From time to time I just have to cut myself off from distraction until I get the thing done. So in my mind I flip it. Not 10 minutes and then I can play. Instead it’s I can’t play until I’ve finished. And sometime that means days. Every time I think — oh I have a bit of time, I can play video games. It triggers “nope! Do the thing!”. Like no video games until I’ve practiced the cello and write. Absolutely worked to get this written.
Make it a Retreat
Going to the campus library is… hard for me. I don’t know why. Once I’m there I’m fine. I get a lot of anxiety about parking, pedestrians everywhere, getting lost, that I don’t belong because I have zero affiliation with Iowa State University, that someone is going to tell me to get out, that I’ll annoy the staff or the students or worse the professors… Wow what is my deal! I’ve even been a guest lecturer at Iowa State. So these are mostly lies that I’m telling myself. Anyway. Anxiety. It doesn’t always make sense.

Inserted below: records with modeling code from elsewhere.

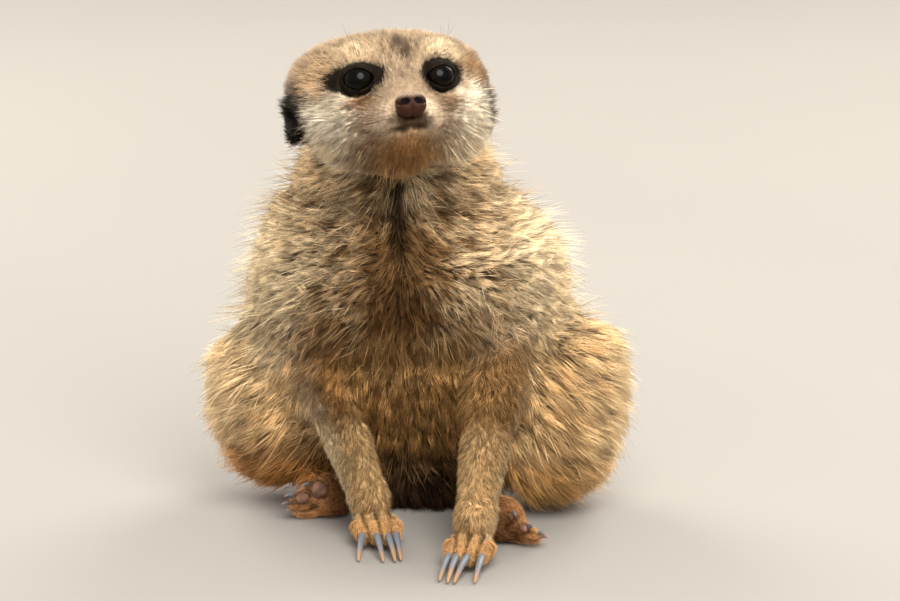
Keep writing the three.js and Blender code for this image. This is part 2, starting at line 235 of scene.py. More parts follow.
# %% [markdown]
# ## The coat, region by region
# One row for each region: how deep the skin lies under the tips, the tufts' length and width, how many
# grow on a square millimetre, how strongly they gather into locks, how much of its colour a hair has
# at its root, how far the locks stray from the lie, how much one lock differs in shade from the next,
# and the ground colour. What differs between the face, the flanks and the feet is read from here and
# then smoothed along the skin, so that no border shows.

# %% Regions
DEPTH, LENGTH, WIDTH, DENSITY, GATHER, ROOT_SHADE, FLUFF, VARIETY = range(8)
REGIONS = {
    #       depth length width density gather root fluff variety colour
    "head": (2.6, 6.8, 0.27, 5.2, 0.46, 0.66, 0.15, 0.72, "b8a084"),
    "jaw": (2.4, 6.8, 0.27, 5.2, 0.44, 0.54, 0.18, 0.70, "c9a67c"),
    "ear": (0.8, 3.4, 0.34, 6.0, 0.20, 0.80, 0.20, 0.20, "0f0c0b"),
    "neck": (5.5, 9.0, 0.38, 4.4, 0.60, 0.24, 0.38, 1.00, "bd9a6e"),
    "chest": (6.0, 9.2, 0.37, 4.7, 0.62, 0.23, 0.46, 1.30, "b48d5e"),
    "belly": (6.5, 14.0, 0.38, 1.55, 0.60, 0.36, 0.24, 1.20, "cda166"),
    "rump": (6.0, 13.0, 0.44, 1.0, 0.55, 0.25, 0.25, 0.90, "a9845a"),
    "thigh": (7.5, 15.5, 0.36, 2.1, 0.38, 0.34, 0.24, 0.80, "e8c48f"),
    "shank": (6.5, 14.5, 0.36, 2.1, 0.38, 0.30, 0.26, 0.80, "d6a86c"),
    "upper_arm": (3.2, 7.2, 0.34, 5.6, 0.50, 0.26, 0.38, 1.10, "bd925e"),
    "forearm": (2.2, 5.4, 0.30, 6.8, 0.38, 0.36, 0.30, 1.10, "dfba86"),
    "forepaw": (0.7, 3.4, 0.27, 7.0, 0.15, 0.40, 0.16, 0.30, "d2a470"),
    "hind_foot": (0.8, 3.7, 0.26, 6.0, 0.10, 0.50, 0.16, 0.20, "cf9a66"),
    "tail_root": (3.6, 10.0, 0.42, 2.6, 0.45, 0.30, 0.25, 0.90, "b49673"),
    "tail_middle": (2.2, 7.5, 0.38, 3.0, 0.40, 0.35, 0.20, 0.80, "b59774"),
    "tail_tip": (1.9, 8.5, 0.38, 3.6, 0.35, 0.80, 0.20, 0.30, "1f1815"),
}
KINDS = list(REGIONS)
TABLE = np.array([row[:-1] for row in REGIONS.values()])
TRUNK = ("neck", "chest", "belly", "rump")
HIPS = ("thigh", "shank")
ARMS = ("upper_arm", "forearm")
FACE = ("head", "jaw")
TAIL = ("tail_root", "tail_middle", "tail_tip")
NOT_FLESH = ("claw", "eye", "nose")
FLESH = [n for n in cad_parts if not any(word in n for word in NOT_FLESH)]


def columns(*names):
    return [KINDS.index(name) for name in names]


def part_of(shares, *names):
    """How far each point belongs to the named regions together, from 0 to 1."""
    return shares[:, columns(*names)].sum(1)


def kind_of(node):
    return KINDS.index(node.replace("_right", "").replace("_left", ""))


print(len(FLESH), "pieces of flesh, in", len(KINDS), "regions")

# %% Outer form, for asking what region a place is in and how deep it lies
corners, triangles, kinds = [], [], []
for name in FLESH:
    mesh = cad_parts[name].data
    mesh.calc_loop_triangles()
    start = len(corners)
    corners += [v.co / MM for v in mesh.vertices]
    triangles += [[start + i for i in t.vertices] for t in mesh.loop_triangles]
    kinds += [kind_of(name)] * len(mesh.loop_triangles)
outer = BVHTree.FromPolygons(corners, triangles)
kinds = np.array(kinds)


def asked(points):
    """The region of each point, and how far it is from the tips of the coat."""
    found = [outer.find_nearest(Vector(p)) for p in points]
    return kinds[[f[2] for f in found]], np.array([f[3] for f in found])


def softened(values, mesh, rounds):
    """Averages what each point holds with its neighbours, some rounds over."""
    a, b = all_of(mesh.edges, "vertices", 2, np.int64).T
    count = len(mesh.vertices)
    share = 1 / (1 + np.bincount(a, minlength=count) + np.bincount(b, minlength=count))
    table = values.reshape(count, -1).astype(float).copy()
    for _ in range(rounds):
        for column in range(table.shape[1]):
            now = table[:, column]
            total = now + np.bincount(a, now[b], count) + np.bincount(b, now[a], count)
            table[:, column] = total * share
    return table.reshape(values.shape)


# %% [markdown]
# ## One skin
# A real animal has one skin from nose to tail. Copies of all the solids of flesh are put into one
# mesh, a voxel remesh welds them into a single surface, and a smooth takes out the steps. Each point
# then sinks by the coat's depth, and a second remesh tidies what crossed itself. Sculpting the skin by
# hand would be freer, but this way it can't leave the form that the solids give.

# %% Weld and sink
FACE_DEPTH = 0.9  # the front of the face has only a velvet over its skin


def put(name, mesh):
    """A piece that shows a mesh."""
    piece = bpy.data.objects.new(name, mesh)
    scene.collection.objects.link(piece)
    return piece


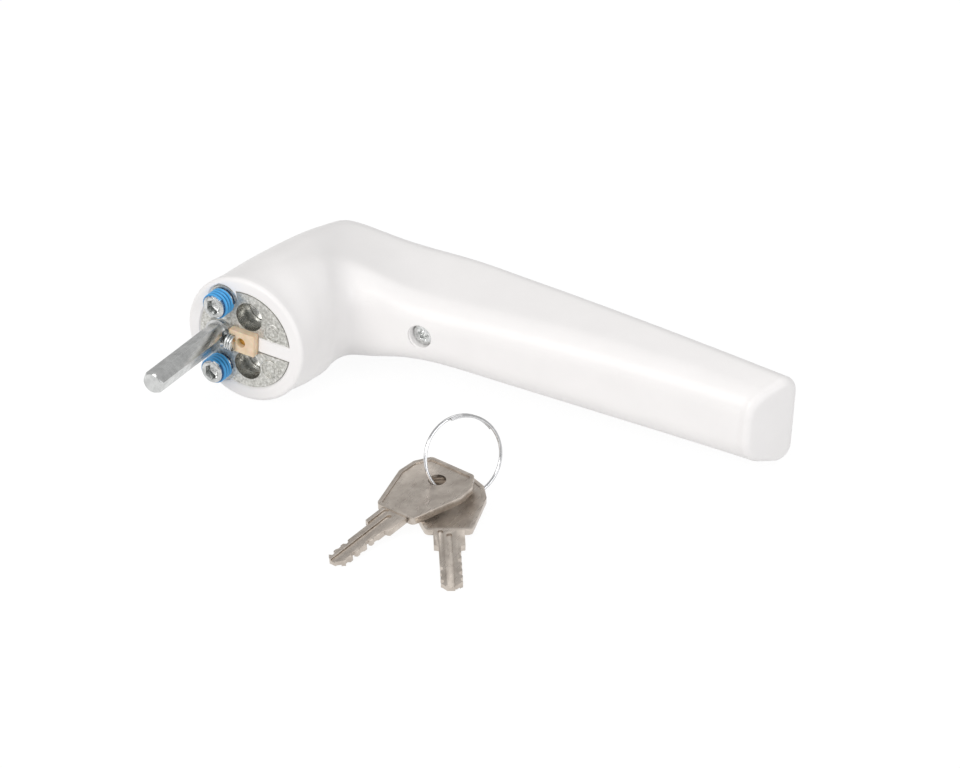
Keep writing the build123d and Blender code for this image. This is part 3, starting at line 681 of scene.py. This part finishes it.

For my book research, I need to go to the library and sign up for a community member library card, get on their computers, and then I can access academic resources and journal databases. As a community member, I cannot do this remote. I’ve done this before. It was rather fun. I’ve been saying I’ll go for the last several months… years. Okay it’s been at least since before the pandemic.
Bring it all together
So I’m going to pile up my motivation tricks. I’m going to apply some external motivation by telling you all about my campus anxiety and that I’m committing to going in October. And then I’m going to take it a step further and make it a retreat. Or a date. With myself. However you want to phrase it. I’m going to go out to yummy lunch. I’ll get myself some fancy post-its and pens. And even make myself an agenda. And I’m setting an official deadline. So there are rewards, anticipation, deadlines, reminders, calendar items, and clear actionable steps.
The next two weeks I need to focus on prepping for an open studio in my Thursday flex hours. So that means October 5th is my day. I’ll report back once I go… let’s see if I’ve properly tricked myself into overcoming this internal obstacle.